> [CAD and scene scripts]
* START *

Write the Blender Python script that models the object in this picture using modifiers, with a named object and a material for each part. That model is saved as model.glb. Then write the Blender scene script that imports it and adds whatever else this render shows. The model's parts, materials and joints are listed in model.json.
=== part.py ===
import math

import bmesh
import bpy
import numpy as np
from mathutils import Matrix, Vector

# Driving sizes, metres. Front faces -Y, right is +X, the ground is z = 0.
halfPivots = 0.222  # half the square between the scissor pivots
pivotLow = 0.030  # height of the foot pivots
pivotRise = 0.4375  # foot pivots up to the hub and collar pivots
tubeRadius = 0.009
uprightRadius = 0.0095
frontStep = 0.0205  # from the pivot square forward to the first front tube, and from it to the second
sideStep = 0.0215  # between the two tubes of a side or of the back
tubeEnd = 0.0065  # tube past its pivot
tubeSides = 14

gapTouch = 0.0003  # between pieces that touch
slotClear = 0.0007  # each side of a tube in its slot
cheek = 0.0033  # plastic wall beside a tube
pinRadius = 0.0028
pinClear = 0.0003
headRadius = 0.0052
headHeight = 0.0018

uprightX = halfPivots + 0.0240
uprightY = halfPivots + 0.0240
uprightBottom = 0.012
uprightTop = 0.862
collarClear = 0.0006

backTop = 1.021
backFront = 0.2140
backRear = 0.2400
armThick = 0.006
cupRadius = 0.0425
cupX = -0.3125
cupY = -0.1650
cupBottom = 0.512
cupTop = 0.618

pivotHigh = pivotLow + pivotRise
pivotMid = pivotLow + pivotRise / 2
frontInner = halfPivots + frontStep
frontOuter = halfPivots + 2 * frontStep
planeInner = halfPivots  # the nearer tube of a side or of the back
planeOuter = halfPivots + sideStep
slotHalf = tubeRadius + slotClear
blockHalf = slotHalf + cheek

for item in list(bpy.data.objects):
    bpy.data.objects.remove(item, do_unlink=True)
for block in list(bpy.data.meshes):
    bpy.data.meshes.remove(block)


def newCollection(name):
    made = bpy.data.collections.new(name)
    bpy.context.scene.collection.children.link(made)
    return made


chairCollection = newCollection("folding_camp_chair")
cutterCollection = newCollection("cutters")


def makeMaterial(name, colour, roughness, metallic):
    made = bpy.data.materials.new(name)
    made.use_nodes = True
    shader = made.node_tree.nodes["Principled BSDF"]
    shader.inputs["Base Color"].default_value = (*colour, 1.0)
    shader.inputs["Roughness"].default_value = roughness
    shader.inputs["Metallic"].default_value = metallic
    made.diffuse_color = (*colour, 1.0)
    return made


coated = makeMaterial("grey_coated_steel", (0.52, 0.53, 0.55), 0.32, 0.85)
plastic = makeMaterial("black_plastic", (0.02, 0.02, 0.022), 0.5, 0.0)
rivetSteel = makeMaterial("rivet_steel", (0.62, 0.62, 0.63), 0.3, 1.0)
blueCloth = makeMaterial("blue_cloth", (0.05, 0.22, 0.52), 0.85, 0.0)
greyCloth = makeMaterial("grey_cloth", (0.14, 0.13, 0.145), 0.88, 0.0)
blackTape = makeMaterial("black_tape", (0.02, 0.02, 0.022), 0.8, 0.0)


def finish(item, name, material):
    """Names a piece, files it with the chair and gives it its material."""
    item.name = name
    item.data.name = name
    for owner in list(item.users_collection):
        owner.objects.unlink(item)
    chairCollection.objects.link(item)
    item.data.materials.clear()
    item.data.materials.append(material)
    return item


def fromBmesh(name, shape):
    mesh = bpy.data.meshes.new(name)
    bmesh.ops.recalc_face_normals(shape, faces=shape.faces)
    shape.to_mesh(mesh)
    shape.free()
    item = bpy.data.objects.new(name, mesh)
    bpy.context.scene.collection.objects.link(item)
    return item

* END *
* START *

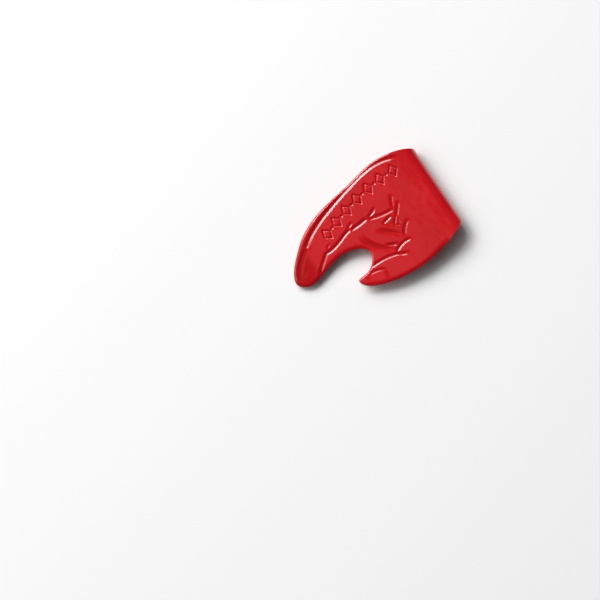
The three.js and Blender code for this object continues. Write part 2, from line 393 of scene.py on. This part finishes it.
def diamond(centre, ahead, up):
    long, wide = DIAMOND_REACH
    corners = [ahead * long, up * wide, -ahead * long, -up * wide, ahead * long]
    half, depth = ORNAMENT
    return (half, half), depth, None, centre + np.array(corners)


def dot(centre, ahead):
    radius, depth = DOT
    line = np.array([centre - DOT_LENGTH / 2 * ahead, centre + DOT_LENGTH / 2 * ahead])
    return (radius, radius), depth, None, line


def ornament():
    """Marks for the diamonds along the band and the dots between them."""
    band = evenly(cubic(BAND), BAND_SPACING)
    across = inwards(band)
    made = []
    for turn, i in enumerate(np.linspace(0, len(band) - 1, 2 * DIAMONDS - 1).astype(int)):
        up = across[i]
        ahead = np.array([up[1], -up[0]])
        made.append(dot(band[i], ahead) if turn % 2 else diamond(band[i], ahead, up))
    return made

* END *

In the listing above, find the line containing "The three.js and" and the line containing "return (half, half), depth, None, centre", then quote both, plus every line between them, exactly as written.

> [RESULT OF THIS TASK]
The three.js and Blender code for this object continues. Write part 2, from line 393 of scene.py on. This part finishes it.
def diamond(centre, ahead, up):
    long, wide = DIAMOND_REACH
    corners = [ahead * long, up * wide, -ahead * long, -up * wide, ahead * long]
    half, depth = ORNAMENT
    return (half, half), depth, None, centre + np.array(corners)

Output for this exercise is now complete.